Analiz: 2016’da Eğitim ve Sosyal Politikalar

Büyük bir dönüşümün başlangıcı olan 2016 yılında öğretmen seçim stratejileri ve yükseköğretim kurumlarının yönetiminde değişiklikler yapılmış ayrıca müfredat çalışmaları ve terör mağduru bölgelerde telafi eğitimleri gerçekleştirilmiştir.

Türkiye için 2016 eğitimde yüzleşme ve hesaplaşma yılı olarak değerlendirilebilir. Cumhuriyet tarihinin yarısından fazla bir süre örgütlenme geçmişi olan Fetullahçı Terör Örgütü’nün (FETÖ) temel stratejilerini eğitim üzerinden belirlemiş olması Türkiye’de eğitim tartışmalarının seyri açısından yeni bir safhaya geçilmesini zorunlu kılmıştır. Şüphesiz yaşanan bu travma, yalnızca Milli Eğitim Bakanlığını (MEB) sorumlu tutan bir durum değildir. Zira örgüt bilhassa dini ve manevi eğitimde yaşanan boşluğu büyük bir manevra alanı olarak değerlendirmiş ve sosyolojik ikna mekanizmalarını eğitim misyonu üzerinden kurgulamıştır. Süreç içerisinde örgütün en büyük yardımcısı dini ve manevi değerlerin kullanılarak ailelerin ikna edilmesidir. Güçlü bir toplumsal destek alan örgüt eğitimin tüm araçlarını kullanarak kendi çıkarlarına hizmet edecek bir kadro oluşturmayı başarmıştır. Türkiye 15 Temmuz’da kendi deyimleriyle “altın nesil” diye ifade edilen bu güruhun ihanetine tanıklık etmiştir.

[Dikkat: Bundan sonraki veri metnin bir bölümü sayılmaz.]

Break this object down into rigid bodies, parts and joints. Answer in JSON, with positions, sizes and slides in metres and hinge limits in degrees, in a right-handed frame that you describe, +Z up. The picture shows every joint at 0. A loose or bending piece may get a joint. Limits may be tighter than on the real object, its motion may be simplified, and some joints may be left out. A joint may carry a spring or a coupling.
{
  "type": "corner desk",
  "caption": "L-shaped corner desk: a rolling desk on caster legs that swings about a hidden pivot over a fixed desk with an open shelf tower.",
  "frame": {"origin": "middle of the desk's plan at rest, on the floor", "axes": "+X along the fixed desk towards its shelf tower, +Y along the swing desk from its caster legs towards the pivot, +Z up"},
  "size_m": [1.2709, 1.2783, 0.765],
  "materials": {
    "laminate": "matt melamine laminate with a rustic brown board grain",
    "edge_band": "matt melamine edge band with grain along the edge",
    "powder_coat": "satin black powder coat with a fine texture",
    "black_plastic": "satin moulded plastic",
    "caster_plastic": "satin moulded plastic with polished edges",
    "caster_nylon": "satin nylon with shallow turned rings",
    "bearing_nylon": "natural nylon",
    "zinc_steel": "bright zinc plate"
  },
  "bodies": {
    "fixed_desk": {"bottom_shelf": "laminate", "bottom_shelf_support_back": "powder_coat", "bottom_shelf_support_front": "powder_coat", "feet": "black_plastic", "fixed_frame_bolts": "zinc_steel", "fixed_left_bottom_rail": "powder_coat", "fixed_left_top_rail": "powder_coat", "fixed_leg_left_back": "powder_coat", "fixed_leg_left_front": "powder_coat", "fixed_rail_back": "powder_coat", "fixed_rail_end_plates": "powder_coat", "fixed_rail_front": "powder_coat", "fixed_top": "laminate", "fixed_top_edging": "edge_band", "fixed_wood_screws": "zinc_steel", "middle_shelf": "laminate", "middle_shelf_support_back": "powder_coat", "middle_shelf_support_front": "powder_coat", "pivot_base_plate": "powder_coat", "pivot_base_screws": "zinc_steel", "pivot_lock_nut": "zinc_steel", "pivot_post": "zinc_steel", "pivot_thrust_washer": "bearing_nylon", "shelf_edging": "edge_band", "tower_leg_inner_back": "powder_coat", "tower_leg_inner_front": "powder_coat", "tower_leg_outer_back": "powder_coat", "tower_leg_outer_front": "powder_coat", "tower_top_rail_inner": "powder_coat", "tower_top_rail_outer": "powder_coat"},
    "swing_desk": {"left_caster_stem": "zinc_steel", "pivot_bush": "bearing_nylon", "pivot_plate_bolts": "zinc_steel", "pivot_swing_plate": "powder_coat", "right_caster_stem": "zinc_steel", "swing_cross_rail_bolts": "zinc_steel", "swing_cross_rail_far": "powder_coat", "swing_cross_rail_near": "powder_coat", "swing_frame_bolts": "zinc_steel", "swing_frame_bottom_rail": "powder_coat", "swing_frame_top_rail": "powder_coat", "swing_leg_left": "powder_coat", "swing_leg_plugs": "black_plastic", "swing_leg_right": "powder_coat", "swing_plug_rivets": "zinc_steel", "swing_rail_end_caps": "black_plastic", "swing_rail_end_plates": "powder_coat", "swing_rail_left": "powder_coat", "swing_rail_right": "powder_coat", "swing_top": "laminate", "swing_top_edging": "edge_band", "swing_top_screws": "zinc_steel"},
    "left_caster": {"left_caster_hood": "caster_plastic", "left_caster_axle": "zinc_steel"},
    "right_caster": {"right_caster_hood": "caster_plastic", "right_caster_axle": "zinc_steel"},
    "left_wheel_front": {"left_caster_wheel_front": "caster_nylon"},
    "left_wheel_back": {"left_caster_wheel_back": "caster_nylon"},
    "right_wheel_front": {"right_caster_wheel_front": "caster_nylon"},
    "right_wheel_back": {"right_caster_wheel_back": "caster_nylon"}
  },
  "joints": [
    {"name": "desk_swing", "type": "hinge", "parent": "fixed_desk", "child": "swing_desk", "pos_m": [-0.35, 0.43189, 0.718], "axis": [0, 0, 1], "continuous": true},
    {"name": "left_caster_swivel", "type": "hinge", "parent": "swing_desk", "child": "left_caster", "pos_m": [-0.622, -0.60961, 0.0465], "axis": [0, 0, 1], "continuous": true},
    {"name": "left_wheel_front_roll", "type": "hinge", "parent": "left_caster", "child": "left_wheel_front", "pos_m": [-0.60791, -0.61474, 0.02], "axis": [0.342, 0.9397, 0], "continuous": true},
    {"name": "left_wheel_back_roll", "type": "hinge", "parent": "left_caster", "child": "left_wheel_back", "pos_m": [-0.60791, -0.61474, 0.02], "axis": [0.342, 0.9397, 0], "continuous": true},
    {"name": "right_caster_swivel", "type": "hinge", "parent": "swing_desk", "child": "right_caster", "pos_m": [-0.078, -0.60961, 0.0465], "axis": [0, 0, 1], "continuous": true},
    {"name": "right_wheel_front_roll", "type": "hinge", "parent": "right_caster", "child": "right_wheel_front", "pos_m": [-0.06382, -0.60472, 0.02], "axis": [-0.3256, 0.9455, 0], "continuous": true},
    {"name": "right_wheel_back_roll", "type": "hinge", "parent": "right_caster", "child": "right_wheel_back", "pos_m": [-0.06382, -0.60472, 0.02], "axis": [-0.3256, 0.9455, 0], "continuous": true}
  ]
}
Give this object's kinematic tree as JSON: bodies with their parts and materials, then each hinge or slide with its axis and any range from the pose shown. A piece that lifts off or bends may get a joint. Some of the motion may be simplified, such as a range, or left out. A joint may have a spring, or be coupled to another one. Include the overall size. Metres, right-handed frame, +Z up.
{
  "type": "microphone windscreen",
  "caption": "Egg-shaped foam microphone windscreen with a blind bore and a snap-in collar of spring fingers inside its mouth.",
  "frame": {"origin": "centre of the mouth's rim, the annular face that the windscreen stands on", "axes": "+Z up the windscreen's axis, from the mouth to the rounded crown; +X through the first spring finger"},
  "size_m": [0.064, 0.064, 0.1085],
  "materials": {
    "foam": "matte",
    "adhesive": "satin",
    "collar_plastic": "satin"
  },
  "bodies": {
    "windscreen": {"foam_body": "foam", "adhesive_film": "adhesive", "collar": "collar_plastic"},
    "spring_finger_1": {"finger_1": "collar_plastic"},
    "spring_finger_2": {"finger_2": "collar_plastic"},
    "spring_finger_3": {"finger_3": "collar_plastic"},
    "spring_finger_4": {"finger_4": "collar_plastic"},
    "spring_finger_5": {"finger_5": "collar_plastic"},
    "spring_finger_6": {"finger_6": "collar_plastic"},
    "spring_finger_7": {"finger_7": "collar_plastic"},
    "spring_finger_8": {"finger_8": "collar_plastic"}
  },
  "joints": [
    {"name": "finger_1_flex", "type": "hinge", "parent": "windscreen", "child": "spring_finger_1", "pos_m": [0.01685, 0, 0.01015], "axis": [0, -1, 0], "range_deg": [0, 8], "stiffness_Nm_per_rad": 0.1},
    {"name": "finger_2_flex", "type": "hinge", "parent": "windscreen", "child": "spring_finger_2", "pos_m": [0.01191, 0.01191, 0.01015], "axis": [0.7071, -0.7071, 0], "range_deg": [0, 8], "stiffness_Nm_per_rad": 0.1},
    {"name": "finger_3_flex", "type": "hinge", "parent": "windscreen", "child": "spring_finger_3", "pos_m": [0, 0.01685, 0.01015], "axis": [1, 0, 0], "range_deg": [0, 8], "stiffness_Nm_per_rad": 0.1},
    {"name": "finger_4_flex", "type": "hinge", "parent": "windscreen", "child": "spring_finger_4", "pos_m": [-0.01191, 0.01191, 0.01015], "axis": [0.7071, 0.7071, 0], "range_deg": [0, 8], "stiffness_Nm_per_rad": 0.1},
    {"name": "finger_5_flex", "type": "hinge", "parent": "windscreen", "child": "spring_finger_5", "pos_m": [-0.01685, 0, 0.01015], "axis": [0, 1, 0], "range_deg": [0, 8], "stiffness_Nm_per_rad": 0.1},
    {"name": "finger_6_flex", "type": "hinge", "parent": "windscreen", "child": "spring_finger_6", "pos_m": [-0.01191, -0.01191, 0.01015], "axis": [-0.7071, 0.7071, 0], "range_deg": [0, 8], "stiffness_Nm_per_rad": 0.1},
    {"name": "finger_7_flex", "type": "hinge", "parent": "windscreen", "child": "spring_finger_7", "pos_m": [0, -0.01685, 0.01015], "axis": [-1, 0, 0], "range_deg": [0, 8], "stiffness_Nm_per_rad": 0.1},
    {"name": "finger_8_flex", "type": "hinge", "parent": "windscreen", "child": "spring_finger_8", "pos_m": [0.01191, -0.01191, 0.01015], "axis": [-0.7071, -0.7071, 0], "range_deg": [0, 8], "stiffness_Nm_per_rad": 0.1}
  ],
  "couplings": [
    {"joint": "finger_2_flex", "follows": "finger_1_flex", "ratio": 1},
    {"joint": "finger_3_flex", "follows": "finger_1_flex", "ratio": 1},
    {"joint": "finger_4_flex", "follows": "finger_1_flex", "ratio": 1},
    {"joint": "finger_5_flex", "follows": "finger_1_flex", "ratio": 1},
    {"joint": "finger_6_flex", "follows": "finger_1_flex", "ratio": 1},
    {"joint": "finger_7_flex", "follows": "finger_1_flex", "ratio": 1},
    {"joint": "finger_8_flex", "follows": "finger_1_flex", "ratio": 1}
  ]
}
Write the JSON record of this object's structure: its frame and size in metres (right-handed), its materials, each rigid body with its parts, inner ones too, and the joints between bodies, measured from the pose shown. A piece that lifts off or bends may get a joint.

Büyük bir dönüşümün başlangıcı olan 2016 yılında öğretmen seçim stratejileri ve yükseköğretim kurumlarının yönetiminde değişiklikler yapılmış ayrıca müfredat çalışmaları ve terör mağduru bölgelerde telafi eğitimleri gerçekleştirilmiştir. Milli eğitim ve yükseköğretimde gereken paradigma değişimini sağlamak için daha fazla yenileme çalışmasına ihtiyaç vardır. Paradigma değişiminde eğitim politikalarının tek başına uygulanması yeterli değildir.

15 Temmuz darbe girişimi örneğinde gördüğümüz gibi eğitim politikalarının sosyal politikalarla desteklenmeyişi, özellikle sosyoekonomik göstergeleri düşük olan bireylerin eğitim sürecine katılmalarında devlet dışı aktörlerin elini güçlendirmektedir. Bu nedenle fırsat eşitsizliği yaşayan, yoksul ve muhtaç her bireyin eğitim sürecine katılabilmesi için eğitim politikalarıyla birlikte sosyal politikaların da bütüncül bir şekilde uygulanması ve bu kesimin eğitimine devam edebilmesinde devlet mekanizmasının asıl aktör olması gerekmektedir. Devlet dışında farklı koruma sağlayacak yapıların boşluk alanı bularak güçlenmesinin sonuçlarının ne kadar ağır olduğunu 15 Temmuz açıkça ortaya koymuştur. Bu nedenle eğitim politikalarını yönlendirecek paradigma sosyal politikaların öncelediği ilkelerle desteklenmelidir.